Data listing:
** START **

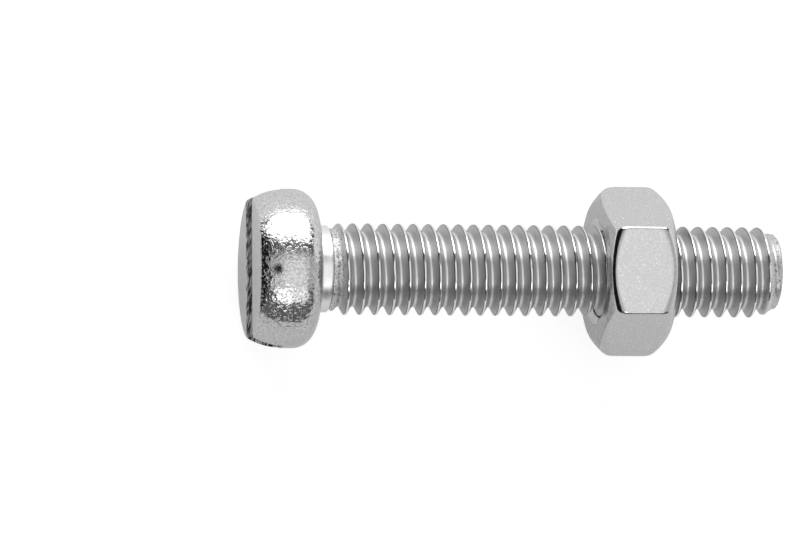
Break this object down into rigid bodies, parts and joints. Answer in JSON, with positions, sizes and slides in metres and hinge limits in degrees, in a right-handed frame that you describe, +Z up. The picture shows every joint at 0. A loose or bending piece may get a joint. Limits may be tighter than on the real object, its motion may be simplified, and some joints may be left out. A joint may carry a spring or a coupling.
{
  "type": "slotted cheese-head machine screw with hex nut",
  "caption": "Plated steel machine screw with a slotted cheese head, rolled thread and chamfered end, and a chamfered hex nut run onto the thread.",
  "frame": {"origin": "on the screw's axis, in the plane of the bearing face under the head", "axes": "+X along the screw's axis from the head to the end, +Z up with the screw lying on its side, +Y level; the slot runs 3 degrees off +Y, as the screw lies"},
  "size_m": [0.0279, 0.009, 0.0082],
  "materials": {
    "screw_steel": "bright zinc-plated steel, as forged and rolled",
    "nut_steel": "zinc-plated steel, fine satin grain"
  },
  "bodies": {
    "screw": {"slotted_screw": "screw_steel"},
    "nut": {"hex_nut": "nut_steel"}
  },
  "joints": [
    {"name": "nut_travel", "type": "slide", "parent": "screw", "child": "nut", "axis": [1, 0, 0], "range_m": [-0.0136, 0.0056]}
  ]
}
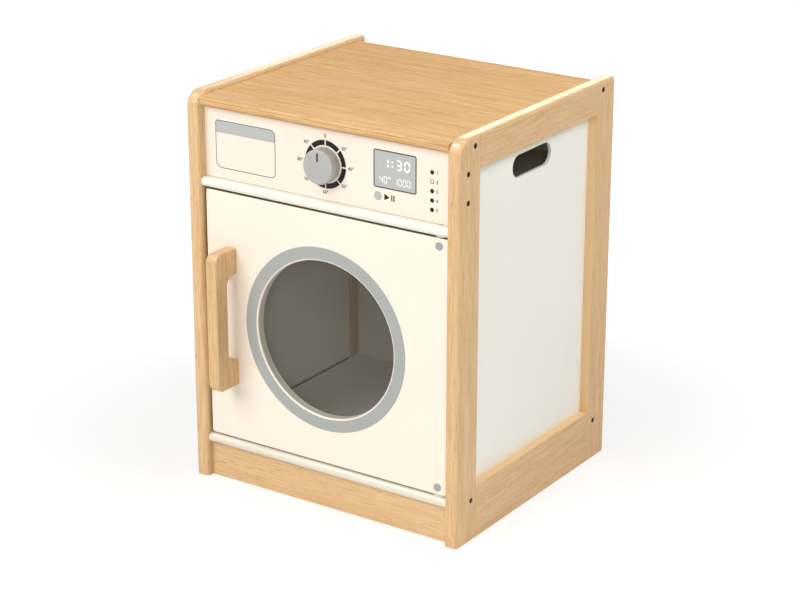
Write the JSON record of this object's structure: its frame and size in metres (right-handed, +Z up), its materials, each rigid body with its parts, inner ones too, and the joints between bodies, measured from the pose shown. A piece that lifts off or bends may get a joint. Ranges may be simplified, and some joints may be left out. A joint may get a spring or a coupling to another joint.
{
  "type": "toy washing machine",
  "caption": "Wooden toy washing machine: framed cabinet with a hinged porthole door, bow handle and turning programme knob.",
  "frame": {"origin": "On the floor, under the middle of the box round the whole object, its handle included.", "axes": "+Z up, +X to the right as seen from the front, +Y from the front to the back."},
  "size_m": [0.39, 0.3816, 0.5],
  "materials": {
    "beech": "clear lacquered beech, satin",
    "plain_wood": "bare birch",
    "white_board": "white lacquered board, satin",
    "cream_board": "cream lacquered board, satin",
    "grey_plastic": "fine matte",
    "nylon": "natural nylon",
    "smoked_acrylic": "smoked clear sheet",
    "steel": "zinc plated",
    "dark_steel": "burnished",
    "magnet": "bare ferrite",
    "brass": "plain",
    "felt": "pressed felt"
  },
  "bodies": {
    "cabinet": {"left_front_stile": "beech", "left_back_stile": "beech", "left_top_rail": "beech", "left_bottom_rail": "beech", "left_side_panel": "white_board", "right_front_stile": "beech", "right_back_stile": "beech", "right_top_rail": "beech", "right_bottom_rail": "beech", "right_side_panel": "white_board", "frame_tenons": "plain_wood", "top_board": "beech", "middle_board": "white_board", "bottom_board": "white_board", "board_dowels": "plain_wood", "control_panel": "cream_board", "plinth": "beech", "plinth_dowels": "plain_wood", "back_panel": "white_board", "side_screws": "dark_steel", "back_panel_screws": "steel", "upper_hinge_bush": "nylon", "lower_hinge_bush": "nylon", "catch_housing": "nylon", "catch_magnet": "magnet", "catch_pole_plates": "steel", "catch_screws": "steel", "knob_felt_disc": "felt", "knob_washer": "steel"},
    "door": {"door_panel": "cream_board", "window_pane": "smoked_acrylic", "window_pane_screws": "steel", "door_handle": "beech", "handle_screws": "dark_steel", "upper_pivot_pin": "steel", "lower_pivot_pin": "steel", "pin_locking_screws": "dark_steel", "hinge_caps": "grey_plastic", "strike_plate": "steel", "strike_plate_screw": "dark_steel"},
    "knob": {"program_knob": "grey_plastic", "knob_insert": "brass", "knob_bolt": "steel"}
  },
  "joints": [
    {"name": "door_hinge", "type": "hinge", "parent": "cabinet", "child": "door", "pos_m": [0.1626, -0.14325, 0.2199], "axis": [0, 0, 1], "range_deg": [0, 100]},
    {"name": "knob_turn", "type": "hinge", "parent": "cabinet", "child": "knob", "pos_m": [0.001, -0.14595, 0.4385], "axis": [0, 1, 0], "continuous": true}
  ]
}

** END **

Work out how many lines of the material above contain the word "this", then give only that figure.

Exercise solution:
2